Like a lot of novels set in repressive settings (not only for example in Egypt (The Yacoubian Building) but also Soviet era Czechoslovakia (The Unbearable Lightness of Being) the importance of sex infuses the story. More importantly here, it is the question of a woman’s virginity, or lack of it, on marriage that creates Kemal’s dilemma, Füsun’s family’s response to that problem a formidable obstacle to a happy resolution. The Museum of Innocence is trading on the perennial great themes of literature through the ages; love, sex and death. At one point the narrator opines that a love story with a happy ending is pretty well not worth telling. His mother (too late) tells him that in a country where men and women can’t be together socially, can’t even have a conversation, there is no such thing as love. If any woman shows interest the man is conditioned to pounce on her like a starving animal.

The Museum of Innocence of the novel’s title is Kemal’s shrine to Füsun’s memory. The narrative is like the museum’s catalogue, a description of the various stages of their relationship, exhibits of all the items Kemal has collected which connected her to him. In some places it as if the museum’s curator is speaking to us. A bit of meta-fictional post-modern gamesmanship occurs when an entry ticket to the museum is printed on one of the pages and also when the novelist Orhan Pamuk intrudes into his own novel as a very minor character. This is finessed in the final chapter by a not wholly convincing device which nevertheless confers a degree of perspective on Kemal’s story.
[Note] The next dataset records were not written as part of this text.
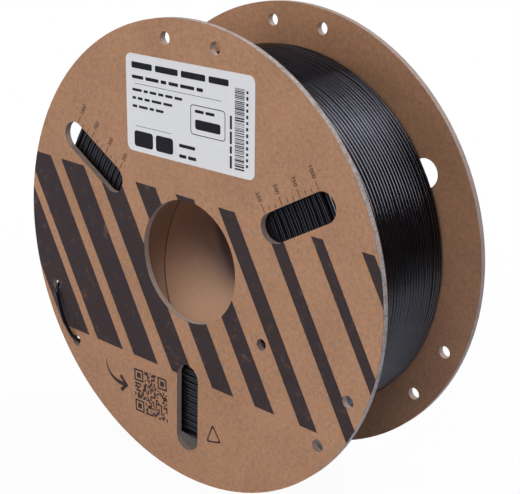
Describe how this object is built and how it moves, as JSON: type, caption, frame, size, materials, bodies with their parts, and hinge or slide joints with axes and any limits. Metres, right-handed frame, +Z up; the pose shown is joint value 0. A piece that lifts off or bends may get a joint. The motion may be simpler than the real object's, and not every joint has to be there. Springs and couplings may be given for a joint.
{
  "type": "filament spool",
  "caption": "Cardboard spool full of black printing filament: lined board flanges on a wound paper core, with the free end threaded through the rim.",
  "frame": {"origin": "on the spool's axis, halfway between the outer faces of the two flanges", "axes": "+Y along the axis from the printed front flange to the rear flange, +Z up through the label, with the spool standing on its rims, +X to the right when the front is faced"},
  "size_m": [0.2, 0.071, 0.2],
  "materials": {
    "kraft_liner": "matt unbleached kraft with fine fibres",
    "greyboard": "raw cut edge, in thin plies",
    "tube_paper": "smooth brown tube paper",
    "glue": "set adhesive",
    "filament": "glossy black plastic",
    "label_paper": "satin white label stock"
  },
  "bodies": {
    "root": {"front_outer_liner": "kraft_liner", "front_board": "greyboard", "front_inner_liner": "kraft_liner", "rear_inner_liner": "kraft_liner", "rear_board": "greyboard", "rear_outer_liner": "kraft_liner", "core_inner_ply": "tube_paper", "core_body_plies": "greyboard", "core_outer_ply": "tube_paper", "front_glue_ring": "glue", "rear_glue_ring": "glue", "filament_inner_layers": "filament", "filament_outer_layer": "filament", "filament_tail": "filament", "filament_start": "filament", "spool_label": "label_paper"}
  },
  "joints": []
}
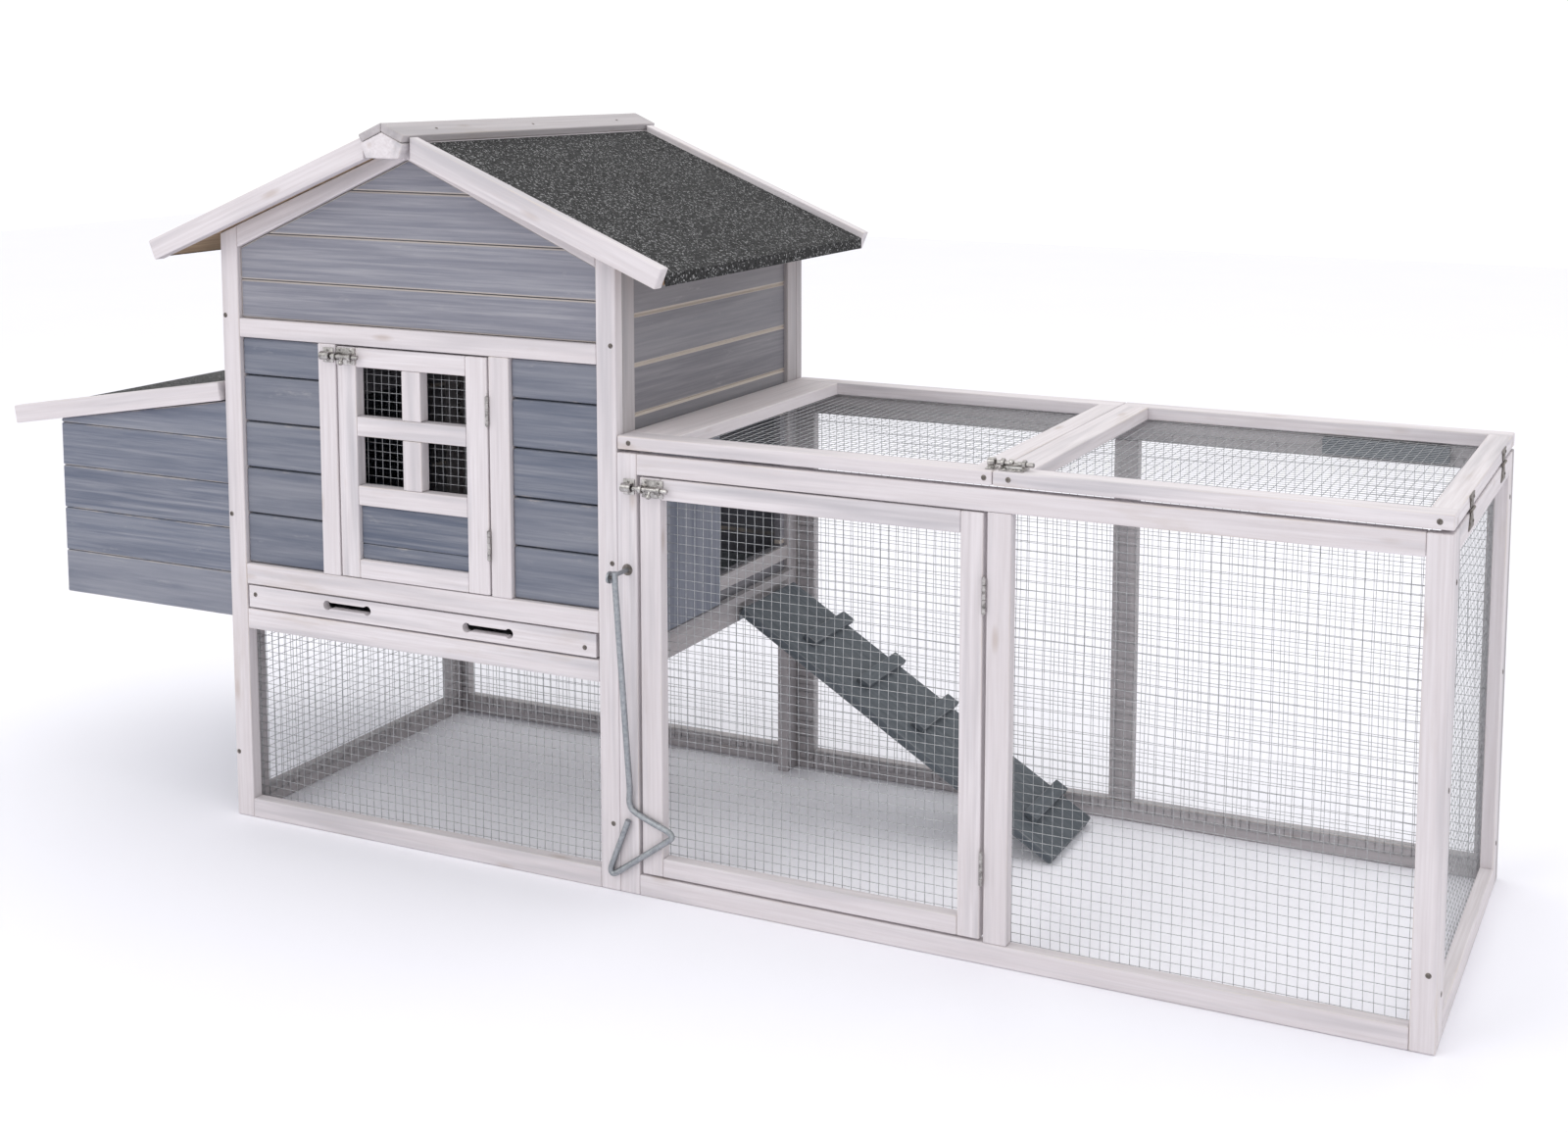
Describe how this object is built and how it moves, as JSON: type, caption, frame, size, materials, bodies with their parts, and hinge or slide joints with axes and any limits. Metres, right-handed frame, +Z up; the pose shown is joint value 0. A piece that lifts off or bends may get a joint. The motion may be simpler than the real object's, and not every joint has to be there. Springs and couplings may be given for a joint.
{
  "type": "chicken coop with nest box and run",
  "caption": "Gabled wooden hen house on legs with a felt roof, side nest box and pull-out tray, joined to a low wire-mesh run with hinged door, lid and ramp.",
  "frame": {"origin": "centre of the coop's overall base, on the ground", "axes": "+X along the front towards the run, +Y from the front to the back, +Z up"},
  "size_m": [2.144, 0.644, 1.027],
  "materials": {
    "whitewashed_frame": "whitewashed softwood",
    "stained_siding": "blue-grey stain",
    "roof_felt": "mineral bitumen felt",
    "raw_timber": "unpainted",
    "slate_paint": "dark slate paint",
    "wire_mesh": "galvanised",
    "zinc": "zinc",
    "nickel": "bright nickel"
  },
  "bodies": {
    "coop": {"barge_back_left": "whitewashed_frame", "barge_back_right": "whitewashed_frame", "barge_front_left": "whitewashed_frame", "barge_front_right": "whitewashed_frame", "gable_trim_left": "whitewashed_frame", "gable_trim_right": "whitewashed_frame", "house_back_frame": "whitewashed_frame", "house_bolt_keeper": "nickel", "house_front_frame": "whitewashed_frame", "house_left_frame": "whitewashed_frame", "house_right_frame": "whitewashed_frame", "lid_bolt_keeper": "nickel", "lid_left_frame": "whitewashed_frame", "mesh_house_back": "wire_mesh", "mesh_house_front": "wire_mesh", "mesh_house_left": "wire_mesh", "mesh_lid_left": "wire_mesh", "mesh_run_back": "wire_mesh", "mesh_run_end": "wire_mesh", "mesh_run_front": "wire_mesh", "nest_box": "stained_siding", "pop_guide": "whitewashed_frame", "ridge_beam": "whitewashed_frame", "ridge_cap": "whitewashed_frame", "roof_board_left": "raw_timber", "roof_board_right": "raw_timber", "roof_felt_left": "roof_felt", "roof_felt_right": "roof_felt", "run_back_frame": "whitewashed_frame", "run_bolt_keeper": "nickel", "run_end_frame": "whitewashed_frame", "run_front_frame": "whitewashed_frame", "siding_back": "stained_siding", "siding_front_gable": "stained_siding", "siding_front_left": "stained_siding", "siding_front_right": "stained_siding", "siding_left": "stained_siding", "siding_right": "stained_siding", "tray_ledge": "raw_timber"},
    "house_door": {"house_door_frame": "whitewashed_frame", "house_door_panel": "stained_siding", "mesh_house_door": "wire_mesh", "house_bolt_body": "nickel"},
    "house_bolt": {"house_bolt_rod": "nickel"},
    "run_door": {"run_door_frame": "whitewashed_frame", "mesh_run_door": "wire_mesh", "run_bolt_body": "nickel"},
    "run_bolt": {"run_bolt_rod": "nickel"},
    "lid": {"lid_right_frame": "whitewashed_frame", "mesh_lid_right": "wire_mesh", "lid_bolt_body": "nickel"},
    "lid_bolt": {"lid_bolt_rod": "nickel"},
    "nest_cover": {"nest_lid": "whitewashed_frame", "nest_lid_felt": "roof_felt"},
    "tray": {"tray_pan": "zinc", "tray_front": "whitewashed_frame"},
    "pop_panel": {"pop_door": "stained_siding"},
    "pull_rod_body": {"pull_rod": "zinc"},
    "handle": {"pull_handle": "zinc"},
    "ramp_board": {"ramp": "slate_paint"}
  },
  "joints": [
    {"name": "house_door_hinge", "type": "hinge", "parent": "coop", "child": "house_door", "pos_m": [-0.202, -0.273, 0.547], "axis": [0, 0, 1], "range_deg": [0, 110]},
    {"name": "house_bolt_slide", "type": "slide", "parent": "house_door", "child": "house_bolt", "axis": [1, 0, 0], "range_m": [-0.009, 0.009]},
    {"name": "run_door_hinge", "type": "hinge", "parent": "coop", "child": "run_door", "pos_m": [0.5205, -0.273, 0.3], "axis": [0, 0, 1], "range_deg": [0, 90]},
    {"name": "run_bolt_slide", "type": "slide", "parent": "run_door", "child": "run_bolt", "axis": [1, 0, 0], "range_m": [-0.009, 0.009]},
    {"name": "lid_hinge", "type": "hinge", "parent": "coop", "child": "lid", "pos_m": [1.0735, 0, 0.6035], "axis": [0, 1, 0], "range_deg": [0, 110]},
    {"name": "lid_bolt_slide", "type": "slide", "parent": "lid", "child": "lid_bolt", "axis": [1, 0, 0], "range_m": [-0.006, 0.009]},
    {"name": "nest_lid_hinge", "type": "hinge", "parent": "coop", "child": "nest_cover", "pos_m": [-0.6685, 0, 0.6465], "axis": [0, 1, 0], "range_deg": [0, 72]},
    {"name": "tray_slide", "type": "slide", "parent": "coop", "child": "tray", "axis": [0, -1, 0], "range_m": [0, 0.42]},
    {"name": "pop_door_slide", "type": "slide", "parent": "coop", "child": "pop_panel", "axis": [0, 1, 0], "range_m": [0, 0.217]},
    {"name": "pull_rod_slide", "type": "slide", "parent": "coop", "child": "pull_rod_body", "axis": [0, -1, 0], "range_m": [0, 0.06]},
    {"name": "handle_fold", "type": "hinge", "parent": "pull_rod_body", "child": "handle", "pos_m": [0.0153, -0.313, 0.444], "axis": [-1, 0, 0], "range_deg": [0, 136]},
    {"name": "ramp_hinge", "type": "hinge", "parent": "coop", "child": "ramp_board", "pos_m": [0.0045, 0.1325, 0.299], "axis": [0, -1, 0], "range_deg": [0, 45]}
  ],
  "couplings": [
    {"joint": "handle_fold", "follows": "run_door_hinge", "ratio": 1.5}
  ]
}
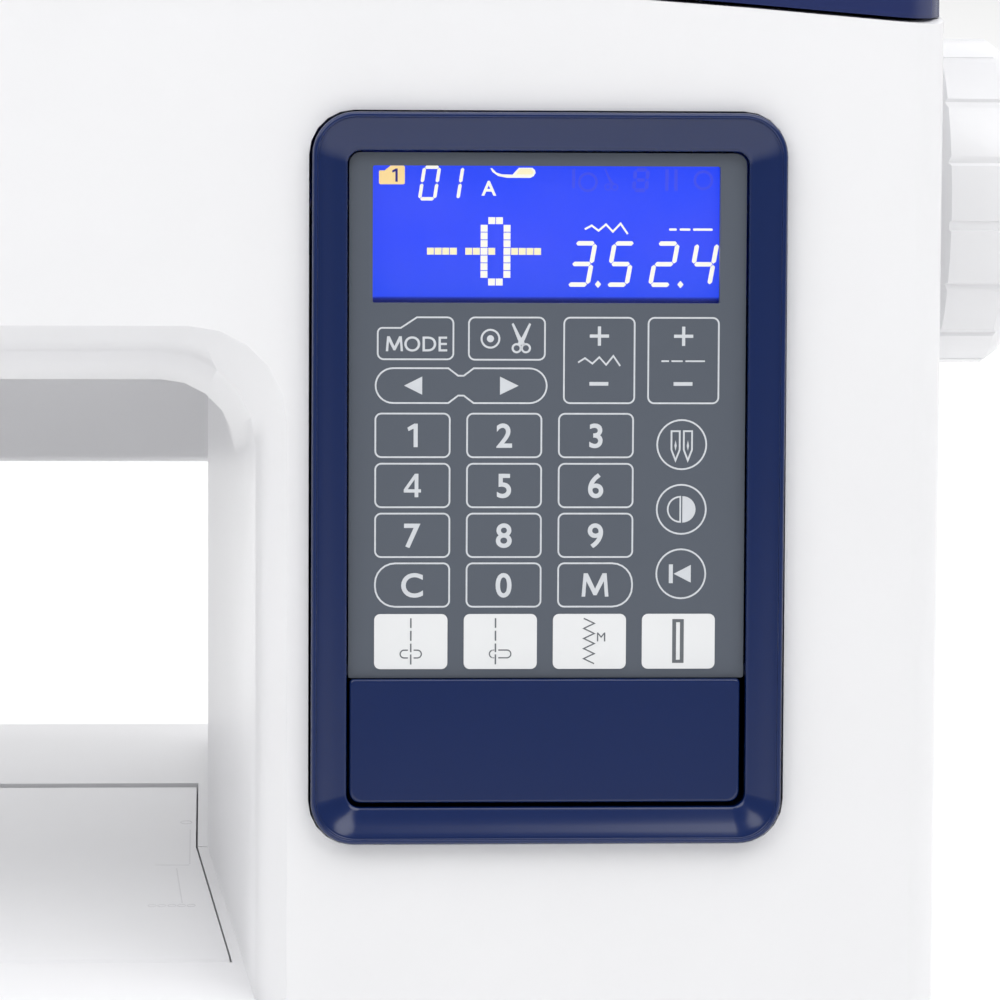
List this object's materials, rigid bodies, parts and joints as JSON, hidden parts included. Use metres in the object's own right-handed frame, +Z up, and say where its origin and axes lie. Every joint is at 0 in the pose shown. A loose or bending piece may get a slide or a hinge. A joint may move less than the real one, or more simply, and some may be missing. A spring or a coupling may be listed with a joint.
{
  "type": "sewing machine",
  "caption": "Free-arm computerised sewing machine with navy control panel, LCD, number keypad, hinged flap, moulded white casings and visible needle mechanism.",
  "frame": {"origin": "on the surface the machine stands on, under the middle of its bounding box in X and Y", "axes": "+X to the handwheel end (right of the sewer), +Y to the back, +Z up; the front faces -Y"},
  "size_m": [0.445, 0.2104, 0.292],
  "materials": {
    "white_plastic": "smooth satin-gloss ABS moulding",
    "navy_plastic": "satin-gloss navy moulding",
    "navy_gloss": "gloss navy moulding",
    "grey_plastic": "fine-textured moulding",
    "keypad_grey": "printed membrane, fine matt grain",
    "black_plastic": "matt moulding",
    "clear_plastic": "clear polycarbonate",
    "window": "clear acrylic",
    "lcd_blue": "backlit blue liquid-crystal display",
    "circuit_board": "solder-masked laminate",
    "rubber": "matt",
    "belt_rubber": "moulded belt",
    "steel": "brushed",
    "chrome": "polished plate",
    "cast_aluminium": "as cast"
  },
  "bodies": {
    "body": {"front_cover": "white_plastic", "rear_cover": "white_plastic", "face_cover": "white_plastic", "lid_hinge_pin": "steel", "top_deck": "white_plastic", "free_arm_cover": "white_plastic", "base_plate": "grey_plastic", "needle_plate": "steel", "rubber_foot_rear_right": "rubber", "rubber_foot_front_right": "rubber", "rubber_foot_rear_left": "rubber", "rubber_foot_front_left": "rubber", "machine_frame": "cast_aluminium", "timing_belt": "belt_rubber", "motor": "black_plastic", "motor_belt": "belt_rubber", "bobbin_case": "black_plastic", "lamp_lens": "clear_plastic", "button_panel": "navy_plastic", "panel_frame": "navy_gloss", "keypad": "keypad_grey", "lcd_window": "window", "lcd_module": "lcd_blue", "control_board": "circuit_board", "power_socket_block": "black_plastic", "spool_pin": "white_plastic", "bobbin_winder_stop": "white_plastic"},
    "lid": {"top_lid": "navy_plastic"},
    "main_shaft": {"upper_shaft": "steel", "handwheel": "white_plastic"},
    "lower_shaft": {"lower_shaft": "steel"},
    "motor_rotor": {"motor_pulley": "steel"},
    "hook": {"rotary_hook": "steel"},
    "bobbin": {"bobbin": "clear_plastic"},
    "needle_bar": {"needle_bar": "chrome", "needle_clamp": "steel", "needle_clamp_screw": "steel", "needle": "chrome"},
    "take_up": {"take_up_lever": "chrome"},
    "presser_bar": {"presser_bar": "chrome", "presser_foot_holder": "steel"},
    "presser_foot": {"presser_foot": "chrome"},
    "presser_lever": {"presser_foot_lever": "grey_plastic"},
    "buttonhole_lever": {"buttonhole_lever": "white_plastic"},
    "feed_dog": {"feed_dog": "steel"},
    "hook_cover": {"hook_cover_plate": "clear_plastic"},
    "hook_cover_latch": {"hook_cover_latch": "grey_plastic"},
    "table": {"extension_table": "white_plastic"},
    "tension_dial": {"tension_dial": "navy_plastic"},
    "speed_slider": {"speed_slider": "white_plastic"},
    "start_stop_button": {"start_stop_button": "white_plastic"},
    "reverse_button": {"reverse_button": "white_plastic"},
    "auto_lock_button": {"auto_lock_button": "white_plastic"},
    "needle_up_down_button": {"needle_up_down_button": "white_plastic"},
    "flap": {"panel_flap": "navy_gloss"},
    "power_switch": {"power_switch": "black_plastic"},
    "spool_cap": {"spool_cap": "white_plastic"},
    "winder_spindle": {"bobbin_winder_spindle": "steel"},
    "handle": {"carrying_handle": "white_plastic"}
  },
  "joints": [
    {"name": "lid_open", "type": "hinge", "parent": "body", "child": "lid", "pos_m": [0, 0.05946, 0.262], "axis": [-1, 0, 0], "range_deg": [0, 80]},
    {"name": "handwheel_turn", "type": "hinge", "parent": "body", "child": "main_shaft", "pos_m": [0, -0.0188, 0.21], "axis": [1, 0, 0], "continuous": true},
    {"name": "lower_shaft_turn", "type": "hinge", "parent": "body", "child": "lower_shaft", "pos_m": [0, -0.0188, 0.036], "axis": [1, 0, 0], "continuous": true},
    {"name": "motor_turn", "type": "hinge", "parent": "body", "child": "motor_rotor", "pos_m": [0.18, 0.0352, 0.074], "axis": [1, 0, 0], "continuous": true},
    {"name": "hook_turn", "type": "hinge", "parent": "body", "child": "hook", "pos_m": [-0.112, -0.0378, 0.05], "axis": [0, 0, 1], "continuous": true},
    {"name": "bobbin_turn", "type": "hinge", "parent": "body", "child": "bobbin", "pos_m": [-0.112, -0.0378, 0.06], "axis": [0, 0, 1], "continuous": true},
    {"name": "needle_stroke", "type": "slide", "parent": "body", "child": "needle_bar", "axis": [0, 0, -1], "range_m": [0, 0.03]},
    {"name": "take_up_swing", "type": "hinge", "parent": "body", "child": "take_up", "pos_m": [-0.102, -0.0468, 0.206], "axis": [1, 0, 0], "range_deg": [0, 42]},
    {"name": "presser_lift", "type": "slide", "parent": "body", "child": "presser_bar", "axis": [0, 0, -1], "range_m": [0, 0.0057]},
    {"name": "foot_tilt", "type": "hinge", "parent": "presser_bar", "child": "presser_foot", "pos_m": [-0.112, -0.0068, 0.0907], "axis": [1, 0, 0], "range_deg": [-8, 0]},
    {"name": "presser_lever_turn", "type": "hinge", "parent": "body", "child": "presser_lever", "pos_m": [-0.103, 0.0172, 0.151], "axis": [-1, 0, 0], "range_deg": [0, 40.5]},
    {"name": "buttonhole_lever_slide", "type": "slide", "parent": "body", "child": "buttonhole_lever", "axis": [0, 0, -1], "range_m": [0, 0.03]},
    {"name": "feed", "type": "slide", "parent": "body", "child": "feed_dog", "axis": [0, 1, 0], "range_m": [-0.0022, 0.0022]},
    {"name": "hook_cover_lift", "type": "slide", "parent": "body", "child": "hook_cover", "axis": [0, 0, -1], "range_m": [-0.005, 0]},
    {"name": "hook_cover_release", "type": "slide", "parent": "body", "child": "hook_cover_latch", "axis": [1, 0, 0], "range_m": [0, 0.0035], "stiffness_N_per_m": 100, "springref_m": -0.0005},
    {"name": "table_slide", "type": "slide", "parent": "body", "child": "table", "axis": [-1, 0, 0], "range_m": [0, 0.24]},
    {"name": "tension_dial_turn", "type": "hinge", "parent": "body", "child": "tension_dial", "pos_m": [-0.135, -0.0638, 0.216], "axis": [1, 0, 0], "range_deg": [-150, 150]},
    {"name": "speed_slide", "type": "slide", "parent": "body", "child": "speed_slider", "axis": [1, 0, 0], "range_m": [-0.02, 0.02]},
    {"name": "start_stop_press", "type": "slide", "parent": "body", "child": "start_stop_button", "axis": [0, 0.9903, -0.1392], "range_m": [0, 0.0015], "stiffness_N_per_m": 400, "springref_m": -0.0005},
    {"name": "reverse_press", "type": "slide", "parent": "body", "child": "reverse_button", "axis": [0, 0.9903, -0.1392], "range_m": [0, 0.0015], "stiffness_N_per_m": 400, "springref_m": -0.0005},
    {"name": "auto_lock_press", "type": "slide", "parent": "body", "child": "auto_lock_button", "axis": [0, 0.9903, -0.1392], "range_m": [0, 0.0015], "stiffness_N_per_m": 400, "springref_m": -0.0005},
    {"name": "needle_up_down_press", "type": "slide", "parent": "body", "child": "needle_up_down_button", "axis": [0, 0.9903, -0.1392], "range_m": [0, 0.0015], "stiffness_N_per_m": 400, "springref_m": -0.0005},
    {"name": "flap_open", "type": "hinge", "parent": "body", "child": "flap", "pos_m": [0.1357, -0.08815, 0.11525], "axis": [1, 0, 0], "range_deg": [0, 80]},
    {"name": "power_rocker", "type": "hinge", "parent": "body", "child": "power_switch", "pos_m": [0.203, 0.0692, 0.046], "axis": [0, 1, 0], "range_deg": [0, 12]},
    {"name": "spool_cap_slide", "type": "slide", "parent": "body", "child": "spool_cap", "axis": [-1, 0, 0], "range_m": [0, 0.02]},
    {"name": "winder_turn", "type": "hinge", "parent": "body", "child": "winder_spindle", "pos_m": [0.164, -0.0368, 0.24], "axis": [0, 0, 1], "continuous": true},
    {"name": "handle_swing", "type": "hinge", "parent": "body", "child": "handle", "pos_m": [0, 0.06876, 0.228], "axis": [-1, 0, 0], "range_deg": [-170, 0]}
  ],
  "couplings": [
    {"joint": "lower_shaft_turn", "follows": "handwheel_turn", "ratio": 1},
    {"joint": "hook_turn", "follows": "handwheel_turn", "ratio": 2},
    {"joint": "motor_turn", "follows": "handwheel_turn", "ratio": 4},
    {"joint": "presser_lever_turn", "follows": "presser_lift", "rad_per_m": 122.48}
  ]
}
The evocation of Turkish life is interesting, its teetering on the brink of what Kemal’s crowd saw as modernity, its conflict with tradition. The vicissitudes of Turkish politics of the time, the civil strife, the military coups, the saturation with Atatürk’s image and memory, are mentioned but more or less in passing; indeed are there to point up that life went on notwithstanding them. Pamuk’s implicit critique of Turkish mores isn’t overstated, though. A salient feature was the tendency of the characters to smoke cigarettes. The fug of burnt tobacco almost leaps off the page: the book could come with a health warning. Is it the same still in Turkey, I wonder?

Kemal’s narration is measured, even, and his actions presented as reasonable but they are certainly obsessed and smack of a kind of madness. This is not unknown to Pamuk, of course. In the last chapter Kemal is referred to as “not quite right in the head.” Obsessive love is a kind of madness, I suppose. The novel and the Museum are presented as Kemal’s attempts to reclaim the sense of his own life from others’ interpretation of it. He may be deluded, but like Hamlet said, there is method in it.

The translation is into USian, but that was fine; Kemal had spent some time in the US in his youth. (There was only one sentence which struck me as awkward. In 700 odd pages that’s not bad going.)

In such a long story it is hard to avoid longueurs. That Pamuk broadly manages this despite more or less nothing happening to progress Kemal’s situation for many years is testament to his ability. I’ll be reading more of Pamuk.